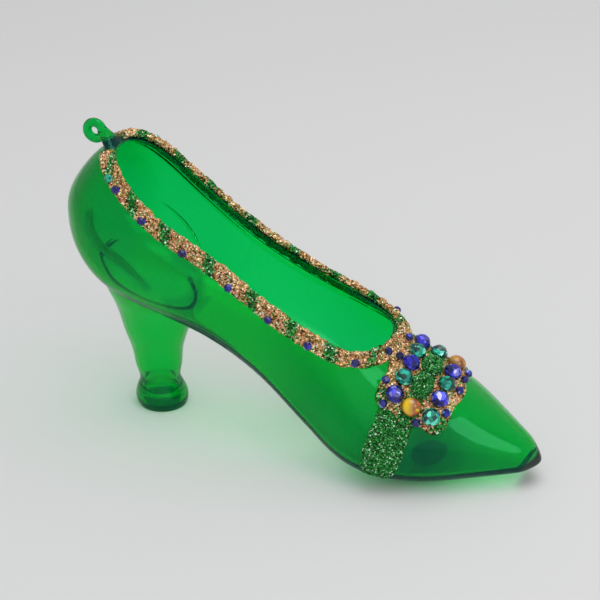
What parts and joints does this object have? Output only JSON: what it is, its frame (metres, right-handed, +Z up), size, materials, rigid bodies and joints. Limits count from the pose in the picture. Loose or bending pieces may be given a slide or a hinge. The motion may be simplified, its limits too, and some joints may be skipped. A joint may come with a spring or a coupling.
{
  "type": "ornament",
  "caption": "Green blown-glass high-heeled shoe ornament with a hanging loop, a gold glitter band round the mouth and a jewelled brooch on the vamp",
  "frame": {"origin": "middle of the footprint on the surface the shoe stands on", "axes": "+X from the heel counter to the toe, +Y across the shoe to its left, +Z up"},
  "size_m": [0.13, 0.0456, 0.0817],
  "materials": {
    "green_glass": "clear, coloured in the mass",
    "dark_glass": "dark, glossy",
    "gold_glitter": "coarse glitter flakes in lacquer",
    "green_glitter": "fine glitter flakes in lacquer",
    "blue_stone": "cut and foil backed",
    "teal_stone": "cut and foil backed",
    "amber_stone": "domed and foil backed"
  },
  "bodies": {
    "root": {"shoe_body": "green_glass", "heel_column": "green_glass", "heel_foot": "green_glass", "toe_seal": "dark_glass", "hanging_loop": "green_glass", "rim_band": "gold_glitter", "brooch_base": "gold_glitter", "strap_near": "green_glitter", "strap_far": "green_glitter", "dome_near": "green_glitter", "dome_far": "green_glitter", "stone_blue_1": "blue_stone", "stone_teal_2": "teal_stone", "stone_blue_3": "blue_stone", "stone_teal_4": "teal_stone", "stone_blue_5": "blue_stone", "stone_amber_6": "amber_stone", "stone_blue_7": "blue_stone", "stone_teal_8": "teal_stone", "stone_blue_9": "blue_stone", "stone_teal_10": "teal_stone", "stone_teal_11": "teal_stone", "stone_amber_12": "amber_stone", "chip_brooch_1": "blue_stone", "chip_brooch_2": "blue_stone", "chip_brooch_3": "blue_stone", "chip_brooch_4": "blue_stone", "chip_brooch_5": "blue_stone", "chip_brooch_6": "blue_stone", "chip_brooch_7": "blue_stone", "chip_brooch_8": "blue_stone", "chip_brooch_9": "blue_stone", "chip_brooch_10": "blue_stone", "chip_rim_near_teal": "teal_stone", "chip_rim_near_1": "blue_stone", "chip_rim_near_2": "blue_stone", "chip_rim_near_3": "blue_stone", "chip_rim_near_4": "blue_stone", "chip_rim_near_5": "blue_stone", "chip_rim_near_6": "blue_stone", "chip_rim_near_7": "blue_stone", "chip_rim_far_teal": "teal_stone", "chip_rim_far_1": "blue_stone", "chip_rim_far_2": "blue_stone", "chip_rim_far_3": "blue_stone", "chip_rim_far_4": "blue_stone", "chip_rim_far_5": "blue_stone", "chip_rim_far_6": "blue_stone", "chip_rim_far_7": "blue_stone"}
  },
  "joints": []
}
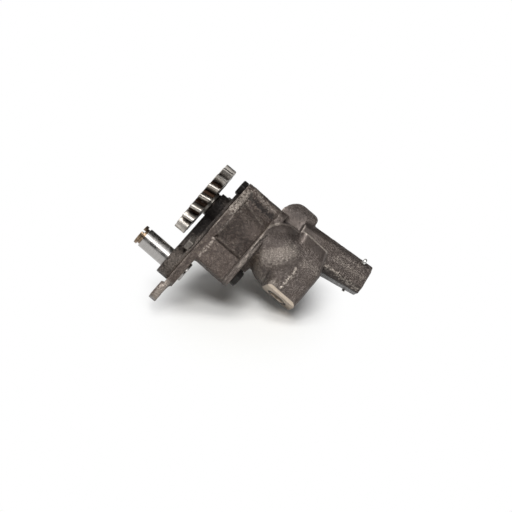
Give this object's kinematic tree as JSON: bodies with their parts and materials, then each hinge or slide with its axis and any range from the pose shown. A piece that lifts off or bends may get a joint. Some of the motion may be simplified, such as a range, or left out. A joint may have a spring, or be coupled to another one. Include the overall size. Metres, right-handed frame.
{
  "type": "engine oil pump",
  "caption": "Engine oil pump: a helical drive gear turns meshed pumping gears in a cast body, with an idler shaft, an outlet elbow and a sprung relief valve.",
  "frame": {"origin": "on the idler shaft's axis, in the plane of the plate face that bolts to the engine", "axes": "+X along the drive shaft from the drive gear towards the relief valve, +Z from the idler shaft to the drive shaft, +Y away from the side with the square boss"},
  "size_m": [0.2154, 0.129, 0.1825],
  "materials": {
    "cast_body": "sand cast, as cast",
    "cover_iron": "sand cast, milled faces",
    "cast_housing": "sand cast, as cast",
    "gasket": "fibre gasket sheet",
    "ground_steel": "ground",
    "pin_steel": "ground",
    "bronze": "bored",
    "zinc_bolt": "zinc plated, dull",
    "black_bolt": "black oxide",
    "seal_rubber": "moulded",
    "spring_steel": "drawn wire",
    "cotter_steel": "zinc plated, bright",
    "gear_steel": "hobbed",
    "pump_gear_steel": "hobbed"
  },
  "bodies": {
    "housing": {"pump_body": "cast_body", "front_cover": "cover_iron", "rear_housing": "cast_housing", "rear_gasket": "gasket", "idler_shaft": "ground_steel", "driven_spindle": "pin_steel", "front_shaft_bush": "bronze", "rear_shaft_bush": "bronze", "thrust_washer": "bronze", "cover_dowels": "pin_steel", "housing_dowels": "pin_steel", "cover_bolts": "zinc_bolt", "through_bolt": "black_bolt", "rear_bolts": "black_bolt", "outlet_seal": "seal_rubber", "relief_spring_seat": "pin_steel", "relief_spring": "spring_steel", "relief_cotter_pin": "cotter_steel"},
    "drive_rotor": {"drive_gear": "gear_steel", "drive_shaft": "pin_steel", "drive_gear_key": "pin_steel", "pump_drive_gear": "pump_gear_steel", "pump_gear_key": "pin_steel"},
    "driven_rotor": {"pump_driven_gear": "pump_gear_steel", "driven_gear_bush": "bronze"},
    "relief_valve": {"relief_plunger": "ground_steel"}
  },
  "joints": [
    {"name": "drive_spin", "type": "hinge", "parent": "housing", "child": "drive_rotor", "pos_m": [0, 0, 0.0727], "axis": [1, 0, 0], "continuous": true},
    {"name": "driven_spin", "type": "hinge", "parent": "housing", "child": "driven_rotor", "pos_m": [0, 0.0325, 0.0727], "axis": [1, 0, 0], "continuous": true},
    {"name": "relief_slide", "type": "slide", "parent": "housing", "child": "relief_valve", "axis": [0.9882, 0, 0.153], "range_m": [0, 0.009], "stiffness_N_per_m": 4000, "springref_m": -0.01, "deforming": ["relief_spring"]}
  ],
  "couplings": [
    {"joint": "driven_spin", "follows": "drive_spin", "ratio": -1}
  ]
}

==

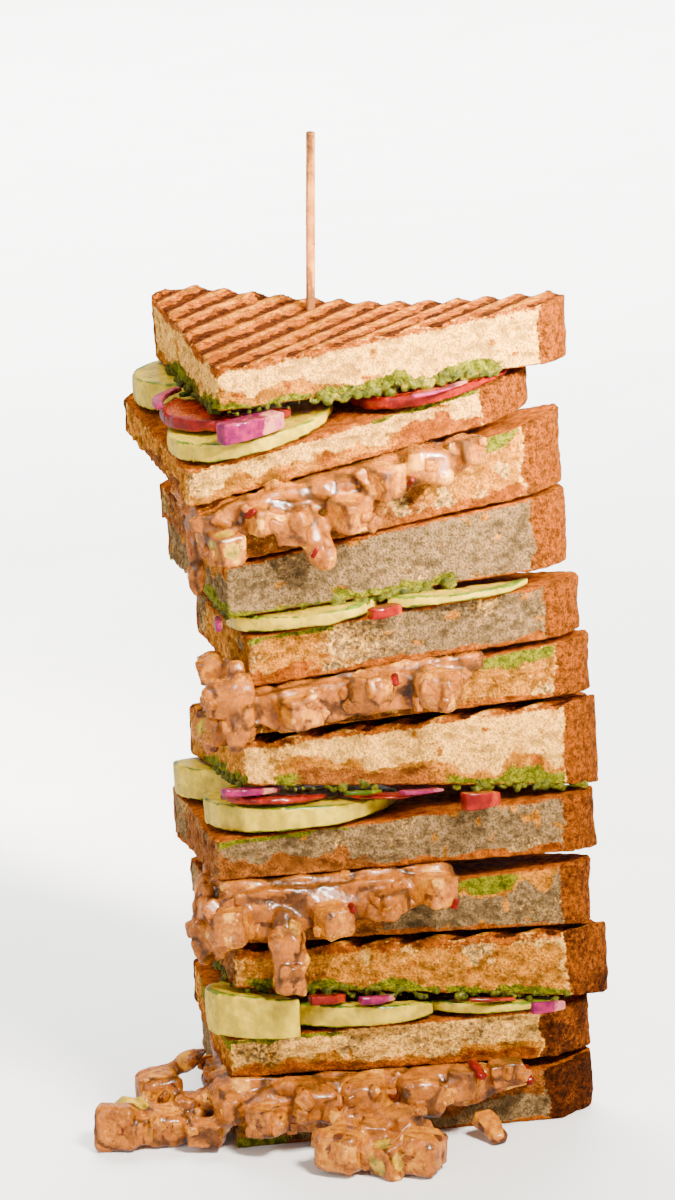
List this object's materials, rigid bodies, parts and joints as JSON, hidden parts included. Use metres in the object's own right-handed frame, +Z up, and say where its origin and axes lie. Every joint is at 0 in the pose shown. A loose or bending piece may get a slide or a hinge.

---

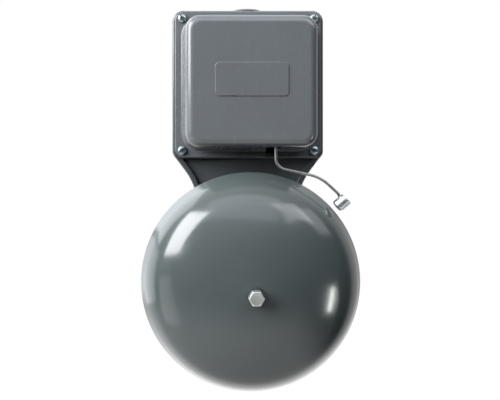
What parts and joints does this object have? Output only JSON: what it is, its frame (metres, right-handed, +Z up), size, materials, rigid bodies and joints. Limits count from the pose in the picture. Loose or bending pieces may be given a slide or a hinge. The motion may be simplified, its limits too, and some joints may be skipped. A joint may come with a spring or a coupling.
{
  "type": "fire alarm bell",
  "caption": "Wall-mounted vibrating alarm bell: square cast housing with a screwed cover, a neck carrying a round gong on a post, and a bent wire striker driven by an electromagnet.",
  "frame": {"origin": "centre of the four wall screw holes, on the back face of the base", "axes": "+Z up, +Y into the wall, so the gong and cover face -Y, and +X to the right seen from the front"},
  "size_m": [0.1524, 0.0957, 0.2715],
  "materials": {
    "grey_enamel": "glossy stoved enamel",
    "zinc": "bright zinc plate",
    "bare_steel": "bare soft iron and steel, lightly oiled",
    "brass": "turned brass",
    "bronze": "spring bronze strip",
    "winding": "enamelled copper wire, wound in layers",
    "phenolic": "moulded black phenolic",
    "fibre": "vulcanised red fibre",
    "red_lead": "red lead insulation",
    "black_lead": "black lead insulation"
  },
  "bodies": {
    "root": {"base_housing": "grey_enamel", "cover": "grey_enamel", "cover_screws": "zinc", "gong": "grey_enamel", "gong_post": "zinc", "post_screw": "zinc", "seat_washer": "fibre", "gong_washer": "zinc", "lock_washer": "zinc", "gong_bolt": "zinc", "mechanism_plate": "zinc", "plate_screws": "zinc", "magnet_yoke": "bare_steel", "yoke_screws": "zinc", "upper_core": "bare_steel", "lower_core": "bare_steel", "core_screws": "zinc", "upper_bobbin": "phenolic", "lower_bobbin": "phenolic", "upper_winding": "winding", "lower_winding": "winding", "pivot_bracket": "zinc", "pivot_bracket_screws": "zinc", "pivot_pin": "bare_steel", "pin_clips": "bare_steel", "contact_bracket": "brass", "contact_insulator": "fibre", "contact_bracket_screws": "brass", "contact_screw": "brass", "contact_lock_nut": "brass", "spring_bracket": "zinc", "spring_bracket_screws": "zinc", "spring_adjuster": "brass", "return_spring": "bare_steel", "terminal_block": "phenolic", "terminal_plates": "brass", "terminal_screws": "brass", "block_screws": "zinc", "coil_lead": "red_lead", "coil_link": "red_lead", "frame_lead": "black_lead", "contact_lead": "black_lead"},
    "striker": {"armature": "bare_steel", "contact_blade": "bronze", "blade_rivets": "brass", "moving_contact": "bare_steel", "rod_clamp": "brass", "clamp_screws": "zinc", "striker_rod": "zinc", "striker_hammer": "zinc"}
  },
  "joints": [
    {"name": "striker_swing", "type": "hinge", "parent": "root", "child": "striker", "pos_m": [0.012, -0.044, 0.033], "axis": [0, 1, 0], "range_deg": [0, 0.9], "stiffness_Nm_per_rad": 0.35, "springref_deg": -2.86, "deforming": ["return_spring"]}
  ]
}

(Exercise): Extract from the material all lines containing the string "that".

(Solution to the problem):
Give this object's kinematic tree as JSON: bodies with their parts and materials, then each hinge or slide with its axis and any range from the pose shown. A piece that lifts off or bends may get a joint. Some of the motion may be simplified, such as a range, or left out. A joint may have a spring, or be coupled to another one. Include the overall size. Metres, right-handed frame.
  "frame": {"origin": "on the idler shaft's axis, in the plane of the plate face that bolts to the engine", "axes": "+X along the drive shaft from the drive gear towards the relief valve, +Z from the idler shaft to the drive shaft, +Y away from the side with the square boss"},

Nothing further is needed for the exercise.